<<<<

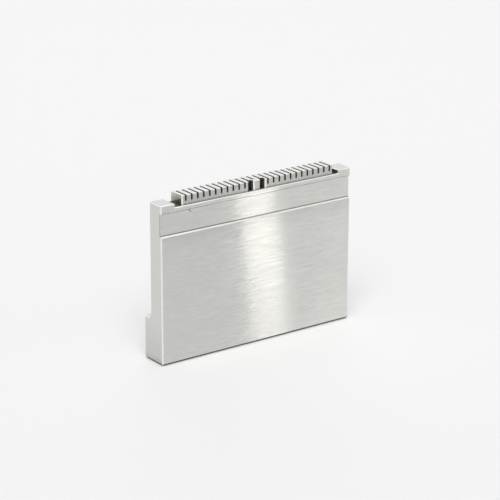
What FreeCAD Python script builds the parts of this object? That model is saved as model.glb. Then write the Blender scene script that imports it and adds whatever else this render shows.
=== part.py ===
"""A comb block machined from one piece of aluminium plate.

The plate stands on edge on a thicker foot. A shallow channel crosses the front
near the top. Above it, behind a narrow ledge and between two end lugs, stands a
comb of evenly pitched slots, with a locating key among its teeth.

Units are millimetres. X runs along the comb, -Y is the front and +Z is up. The
origin is the middle of the bottom face.
"""
import FreeCAD
import Part
import os

# Plate and foot
WIDTH = 82.5
PLATE_THICKNESS = 7.1
FOOT_DEPTH = 11.0
FOOT_HEIGHT = 16.0

# Levels above the bottom face
LEDGE_LEVEL = 56.8
LUG_HEIGHT = 1.4
COMB_HEIGHT = 3.5

# Channel across the front
CHANNEL_FLOOR = 47.1
CHANNEL_HEIGHT = 8.0
CHANNEL_DEPTH = 0.9

# Lugs and comb along X, measured from the left end
LUG_WIDTH = 5.7
COMB_START = 9.0
COMB_SETBACK = 0.5
END_WALL = 1.6

# Slots of the comb, counted from the left
SLOT_COUNT = 26
SLOT_PITCH = 2.5
SLOT_WIDTH = 0.75
SLOT_DEPTH = 2.25

# The key takes one slot's place, a little to its right, between two gaps
KEY_SLOT = 12
KEY_SHIFT = 0.3
KEY_GAP_WIDTH = 2.05
KEY_DEPTH = 1.8

# Chamfers and broken edges
BASE_CHAMFER = 0.7
CHANNEL_CHAMFER = 0.45
CHANNEL_BREAK = 0.2
CORNER_CHAMFER = 0.4
COMB_CHAMFER = 0.45
EDGE_BREAK = 0.3
TOOTH_BREAK = 0.15
HEEL_RADIUS = 0.8

# A nick that slants across the channel from its upper edge, START from the left end
NICK_START = 12.0
NICK_RUN = 1.1
NICK_WIDTH = 0.3
NICK_DEPTH = 0.2

LEFT = -WIDTH / 2
RIGHT = WIDTH / 2
FRONT = -FOOT_DEPTH / 2
HEEL = FOOT_DEPTH / 2
BACK = FRONT + PLATE_THICKNESS
CHANNEL_BACK = FRONT + CHANNEL_DEPTH
CHANNEL_TOP = CHANNEL_FLOOR + CHANNEL_HEIGHT
LUG_TOP = LEDGE_LEVEL + LUG_HEIGHT
COMB_TOP = LEDGE_LEVEL + COMB_HEIGHT
COMB_FRONT = FRONT + COMB_SETBACK
COMB_LEFT = LEFT + COMB_START
COMB_RIGHT = COMB_LEFT + 2 * END_WALL + (SLOT_COUNT - 1) * SLOT_PITCH
OVERSHOOT = 1.0

X = FreeCAD.Vector(1, 0, 0)
Y = FreeCAD.Vector(0, 1, 0)
Z = FreeCAD.Vector(0, 0, 1)


def block(x0, x1, y0, y1, z0, z1):
    """A box between opposite corners."""
    corner = FreeCAD.Vector(x0, y0, z0)
    return Part.makeBox(x1 - x0, y1 - y0, z1 - z0, corner)


def slot_centre(index):
    """Where a slot lies along X."""
    return COMB_LEFT + END_WALL + index * SLOT_PITCH


def side_outline():
    """The plate, foot and channel seen from the end, up to the ledge."""
    points = [
        (FRONT + BASE_CHAMFER, 0),
        (FRONT, BASE_CHAMFER),
        (FRONT, CHANNEL_FLOOR - CHANNEL_CHAMFER),
        (FRONT + CHANNEL_CHAMFER, CHANNEL_FLOOR),
        (CHANNEL_BACK, CHANNEL_FLOOR),
        (CHANNEL_BACK, CHANNEL_TOP),
        (FRONT, CHANNEL_TOP),
        (FRONT, LEDGE_LEVEL),
        (BACK, LEDGE_LEVEL),
        (BACK, FOOT_HEIGHT),
        (HEEL, FOOT_HEIGHT),
        (HEEL, BASE_CHAMFER),
        (HEEL - BASE_CHAMFER, 0),
    ]
    corners = [FreeCAD.Vector(LEFT, y, z) for y, z in points]
    return Part.Face(Part.makePolygon(corners + corners[:1]))


def plate_and_foot():
    """The side outline run the full width, with a radius where the foot meets the plate."""
    solid = side_outline().extrude(X * WIDTH)
    inner_corner = [edge for edge in solid.Edges if lies_along(edge, BACK, FOOT_HEIGHT)]
    return solid.makeFillet(HEEL_RADIUS, inner_corner)


def lies_along(edge, y, z):
    """Whether an edge runs along X at this place in the side outline."""
    ends = [vertex.Point for vertex in edge.Vertexes]
    return all(abs(end.y - y) < 1e-6 and abs(end.z - z) < 1e-6 for end in ends)


def lug(x0):
    """An end lug, flush with the plate's front and back."""
    return block(x0, x0 + LUG_WIDTH, FRONT, BACK, LEDGE_LEVEL, LUG_TOP)


def comb_bar():
    """The bar that the slots are cut in, set back behind the ledge."""
    return block(COMB_LEFT, COMB_RIGHT, COMB_FRONT, BACK, LEDGE_LEVEL, COMB_TOP)


def slot_cutter(index):
    """A slot with a full-radius bottom, open at the back and, beside the key, closed in front."""
    radius = SLOT_WIDTH / 2
    x = slot_centre(index)
    beside_key = abs(index - KEY_SLOT) <= 1
    y0 = COMB_FRONT + KEY_DEPTH if beside_key else COMB_FRONT - OVERSHOOT
    length = BACK + OVERSHOOT - y0
    bottom = COMB_TOP - SLOT_DEPTH + radius
    walls = block(x - radius, x + radius, y0, y0 + length, bottom, COMB_TOP + OVERSHOOT)
    floor = Part.makeCylinder(radius, length, FreeCAD.Vector(x, y0, bottom), Y)
    return walls.fuse(floor)


def gap_centre(side):
    """Where the gap on one side of the key lies along X; side is -1 or 1."""
    return slot_centre(KEY_SLOT) + KEY_SHIFT + side * SLOT_PITCH


def gap_cutter(side):
    """A gap beside the key, cut down to the ledge from the front."""
    x = gap_centre(side)
    half = KEY_GAP_WIDTH / 2
    y1 = COMB_FRONT + KEY_DEPTH
    return block(x - half, x + half, COMB_FRONT - OVERSHOOT, y1, LEDGE_LEVEL, COMB_TOP + OVERSHOOT)


def chamfer_cutter(corner, run, leg_a, leg_b):
    """A prism that takes off the edge at corner, from leg to leg, along run."""
    points = [
        corner + leg_a * 2 - leg_b,
        corner + leg_b * 2 - leg_a,
        corner - leg_a - leg_b,
    ]
    return Part.Face(Part.makePolygon(points + points[:1])).extrude(run)


def upright_cutters(x, inward, y, into, z0, z1, size):
    """The chamfer on one upright edge, between two levels."""
    corner = FreeCAD.Vector(x, y, z0)
    return chamfer_cutter(corner, Z * (z1 - z0), X * inward * size, Y * into * size)


def end_cutters(x, inward):
    """Chamfers round one end of the plate and foot."""
    top = COMB_TOP + OVERSHOOT
    base_corner = FreeCAD.Vector(x, FRONT - OVERSHOOT, 0)
    base_run = Y * (FOOT_DEPTH + 2 * OVERSHOOT)
    heel_corner = FreeCAD.Vector(x, BACK + HEEL_RADIUS, FOOT_HEIGHT)
    heel_run = Y * (HEEL - BACK)
    return [
        upright_cutters(x, inward, FRONT, 1, -OVERSHOOT, top, CORNER_CHAMFER),
        upright_cutters(x, inward, BACK, -1, FOOT_HEIGHT + HEEL_RADIUS, top, CORNER_CHAMFER),
        upright_cutters(x, inward, HEEL, -1, -OVERSHOOT, FOOT_HEIGHT + OVERSHOOT, CORNER_CHAMFER),
        chamfer_cutter(base_corner, base_run, X * inward * BASE_CHAMFER, Z * BASE_CHAMFER),
        chamfer_cutter(heel_corner, heel_run, X * inward * CORNER_CHAMFER, Z * -CORNER_CHAMFER),
    ]


def lug_cutters(x0):
    """Broken edges round the top of one lug."""
    across = X * (LUG_WIDTH + 2 * OVERSHOOT)
    along = Y * (PLATE_THICKNESS + 2 * OVERSHOOT)
    down = Z * -EDGE_BREAK
    start = x0 - OVERSHOOT
    near = FRONT - OVERSHOOT
    return [
        chamfer_cutter(FreeCAD.Vector(start, FRONT, LUG_TOP), across, Y * EDGE_BREAK, down),
        chamfer_cutter(FreeCAD.Vector(start, BACK, LUG_TOP), across, Y * -EDGE_BREAK, down),
        chamfer_cutter(FreeCAD.Vector(x0, near, LUG_TOP), along, X * EDGE_BREAK, down),
        chamfer_cutter(FreeCAD.Vector(x0 + LUG_WIDTH, near, LUG_TOP), along, X * -EDGE_BREAK, down),
    ]


def ledge_cutter():
    """The broken front edge of the ledge, from lug to lug."""
    x0 = LEFT + LUG_WIDTH
    corner = FreeCAD.Vector(x0, FRONT, LEDGE_LEVEL)
    run = X * (WIDTH - 2 * LUG_WIDTH)
    return chamfer_cutter(corner, run, Y * EDGE_BREAK, Z * -EDGE_BREAK)


def channel_cutters():
    """Broken edges along the channel's lip and at its two open ends."""
    lip = FreeCAD.Vector(LEFT, FRONT, CHANNEL_TOP)
    ends = [
        upright_cutters(x, inward, CHANNEL_BACK, 1, CHANNEL_FLOOR, CHANNEL_TOP, CHANNEL_BREAK)
        for x, inward in ((LEFT, 1), (RIGHT, -1))
    ]
    return ends + [chamfer_cutter(lip, X * WIDTH, Y * CHANNEL_BREAK, Z * CHANNEL_BREAK)]


def nick_cutter():
    """A V-shaped nick that slants down to the right from under the channel's lip."""
    aside = (X + Z) * NICK_WIDTH * 0.5 ** 0.5
    start = FreeCAD.Vector(LEFT + NICK_START, CHANNEL_BACK, CHANNEL_TOP) - Z * aside.z
    points = [
        start + aside - Y * NICK_DEPTH,
        start - aside - Y * NICK_DEPTH,
        start + Y * NICK_DEPTH,
    ]
    return Part.Face(Part.makePolygon(points + points[:1])).extrude((X - Z) * NICK_RUN)


def heel_cutter():
    """The broken top edge along the back of the foot."""
    corner = FreeCAD.Vector(LEFT - OVERSHOOT, HEEL, FOOT_HEIGHT)
    run = X * (WIDTH + 2 * OVERSHOOT)
    return chamfer_cutter(corner, run, Y * -CORNER_CHAMFER, Z * -CORNER_CHAMFER)


def comb_cutters():
    """Chamfers on the comb's upright edges and broken edges along its top."""
    half = KEY_GAP_WIDTH / 2
    edges = [(COMB_LEFT, 1), (COMB_RIGHT, -1)]
    for side in (-1, 1):
        edges += [(gap_centre(side) - half, -1), (gap_centre(side) + half, 1)]
    top = COMB_TOP + OVERSHOOT
    uprights = [
        upright_cutters(x, inward, COMB_FRONT, 1, LEDGE_LEVEL, top, COMB_CHAMFER)
        for x, inward in edges
    ]
    run = X * (COMB_RIGHT - COMB_LEFT + 2 * OVERSHOOT)
    start = COMB_LEFT - OVERSHOOT
    down = Z * -TOOTH_BREAK
    tops = [
        chamfer_cutter(FreeCAD.Vector(start, COMB_FRONT, COMB_TOP), run, Y * TOOTH_BREAK, down),
        chamfer_cutter(FreeCAD.Vector(start, BACK, COMB_TOP), run, Y * -TOOTH_BREAK, down),
    ]
    return uprights + tops


def comb_block():
    """The whole part as one solid."""
    slots = [slot_cutter(index) for index in range(SLOT_COUNT)]
    gaps = [gap_cutter(-1), gap_cutter(1)]
    comb = comb_bar().cut(slots + gaps + comb_cutters())
    body = plate_and_foot().fuse([lug(LEFT), lug(RIGHT - LUG_WIDTH)])
    breaks = end_cutters(LEFT, 1) + end_cutters(RIGHT, -1) + lug_cutters(LEFT)
    breaks += lug_cutters(RIGHT - LUG_WIDTH) + channel_cutters()
    breaks += [ledge_cutter(), heel_cutter(), nick_cutter()]
    return body.cut(breaks).fuse(comb).removeSplitter()


def main():
    os.makedirs("parts", exist_ok=True)
    shape = comb_block()
    solids = shape.Solids
    print("valid", shape.isValid(), "solids", len(solids), "volume", round(shape.Volume, 1))
    print("box", shape.BoundBox)
    solids[0].exportStep("parts/comb_block.step")


main()
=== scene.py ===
"""Machined comb block of brushed aluminium on a pale studio floor."""
import bpy
import math
from mathutils import Matrix, Vector

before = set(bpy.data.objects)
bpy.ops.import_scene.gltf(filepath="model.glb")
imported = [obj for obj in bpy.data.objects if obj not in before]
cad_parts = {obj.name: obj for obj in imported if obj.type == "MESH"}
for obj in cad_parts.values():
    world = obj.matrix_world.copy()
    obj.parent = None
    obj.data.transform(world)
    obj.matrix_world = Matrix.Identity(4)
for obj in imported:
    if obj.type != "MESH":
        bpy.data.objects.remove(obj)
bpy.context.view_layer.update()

MM = 0.001

# Camera
CAMERA_AZIMUTH = math.radians(-36.32)
CAMERA_ELEVATION = math.radians(18.494)
CAMERA_ROLL = math.radians(0.183)
CAMERA_LENS = 138.48
CAMERA_DISTANCE = 686.17 * MM
CAMERA_TARGET = Vector((0.74, 0.64, 32.86)) * MM

# Studio
FLOOR_SIZE = 6.0
FLOOR_TONE = (0.915, 0.915, 0.915, 1)
FLOOR_ROUGHNESS = 0.6
WORLD_LIGHT = 0.45
WORLD_SEEN = 1.0
WHITE = (1, 1, 1, 1)
PLAIN_LIGHT = (1, 1, 1)
WARM_LIGHT = (1.0, 0.96, 0.91)

# Places on the block in millimetres, as its source has them
COMB_FACE = -5.0
CHANNEL_FACE = -4.6
BACK_FACE = 1.6
CHANNEL_FLOOR = 47.1
CHANNEL_LIP = 55.1
LEDGE = 56.8
COMB_TOP = 60.3
LUG_INSIDE = 35.55
COMB_END = 32.0

# Margins in millimetres, which take a face in or leave it out
SKIN = 0.02
COMB_SKIN = 0.03
LEDGE_SKIN = 0.05
CORNER_BELOW = 0.04
CORNER_BEHIND = 0.1

# Widths of the painted shade lines in millimetres
CORNER_LINE = 0.3
LIP_LINE = 0.25
BASE_LINE = 1.0

# How far a face's direction goes along an axis, from 0 to 1
SQUARE = 0.9
SLANTED = 0.3
LEAST_SQUARE = 0.93

# Colours
ALUMINIUM = (0.567, 0.57, 0.55, 1)
# A lighter colour on the chamfers: a painted highlight along the edges.
EDGE_PAINTED_HIGHLIGHT = (0.82, 0.82, 0.8, 1)
# Painted shade in the channel's corners and under its lip.
CHANNEL_PAINTED_SHADE = (0.2, 0.18, 0.155, 1)
SHADED = (0.2, 0.18, 0.15, 1)
# Painted shadow on the bottom chamfer.
UNDERSIDE_PAINTED_SHADOW = (0.06, 0.057, 0.052, 1)
CHANNEL_SHADE_SHARE = 0.62

# Brushing streaks: width and length in millimetres, and a turn in degrees
LONG_STREAKS = {"across": 0.8, "length": 12.0, "axis": "x", "turn": 1.5}
FINE_STREAKS = {"across": 0.45, "length": 4.5, "axis": "x", "turn": -2.0}
UPRIGHT_STREAKS = {"across": 0.4, "length": 8.0, "axis": "z", "turn": 0.5}
CLOUDS = {"across": 18.0, "length": 18.0, "axis": "x"}
GRAIN_DETAIL = 2.5
GRAIN_BREAKUP = 0.6

# How much lighter or darker the brushing makes the metal
STREAK_TONE = 0.1
FINE_TONE = 0.26
CLOUD_TONE = 0.08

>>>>

**Required task**
Going down the listing above, begin printing at the line with "solids = shape.Solids" and finish with the line with "world = obj.matrix_world.copy()", exactly as they appear.

**Response to this task**
    solids = shape.Solids
    print("valid", shape.isValid(), "solids", len(solids), "volume", round(shape.Volume, 1))
    print("box", shape.BoundBox)
    solids[0].exportStep("parts/comb_block.step")


main()
=== scene.py ===
"""Machined comb block of brushed aluminium on a pale studio floor."""
import bpy
import math
from mathutils import Matrix, Vector

before = set(bpy.data.objects)
bpy.ops.import_scene.gltf(filepath="model.glb")
imported = [obj for obj in bpy.data.objects if obj not in before]
cad_parts = {obj.name: obj for obj in imported if obj.type == "MESH"}
for obj in cad_parts.values():
    world = obj.matrix_world.copy()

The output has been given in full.